それとこの後移動の寝台列車で、盗難防止に必要と、荷物を固定しておくチェーンと鍵を2組づつ買う。青木君も1つ置いていってくれたが、僕にはギターもあるので、荷物の数だけ用意しておくことに。それぞれ1つ10ルピー、4つで40ルピー、100円

そしてこの頃には、インド式の紙を使わないトイレにも慣れてきた。トイレには小さなプラスチックの杓子のようなカップがおいてあり、用を足した後、それに水を汲んで、勢いよくお尻を洗浄する。しかしこれが最初なかなか難しく、思ったところに水があたらない。当然下半身はびしょぬ れになってしまうため、トイレに行くときは下は真っ裸。まるで子供のようだ

しかもインドにきてからというもの、日本にいた時の同じ量づつ、1日5、6回はウンコが出るので、いちいち高いトイレットペーパを買っていたらキリがない。それにしても自分の体のどこに、これだけのウンコが詰まっていたのだろうと思う程

きっと僕達が毎日食べているものの中には、増えるワカメならぬ、凝縮ウンコの素が入っていて、何らかの目的で、インド政府は、国民をウンコ製造機にしているのではないかと思わずバカなことを考えてしまう。

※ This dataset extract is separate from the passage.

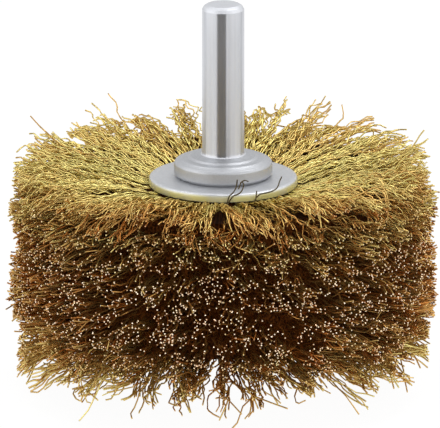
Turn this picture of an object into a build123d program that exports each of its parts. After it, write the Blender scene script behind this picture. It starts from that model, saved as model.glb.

でもその場合、税金はウンコで納めて、国民の負担は少なくてすむが、それをどうやって役所にもってくのだろうとか、それを管理する役人はくさくて大変だなとか、でもそんなに大量 のウンコをいったい何に使うというんだろうとか、さらにばかばかしいことを思いめぐらす。暑さでとうとう頭がおかしくなってしまったのかもしれない

 アウランガーバード3日目は、曲作りにはげむ。本当は壁画で有名なアジャンタに行こうかと思っていたのだが、エジプトで書いたメロディがあり、なんだか今日はよい詞が書けそうな気がしたので、書き始めると、3時間程で、1曲書き上げることができた。甘いバラードでなかなかの出来。1日ギター片手に口ずさんでいたが、思わず自分でも聞きほれてしまうほど。またナルシストと言われてしまいそうだが、しかしその詞と、下半身まっ裸でトイレに行く現実とのギャップに、1人苦笑いする場面 も。そんなこんなでこの日も1日暮れて行く

 それでもこの町はこじんまりとしていて、ゆっくりとくつろげ、自分的にはなかなかよい町だった

明日には南にくらべ、貧しく観光客慣れしていてスレていると、出会った旅人が皆口をそろえて言う北インドへ向かって移動だ。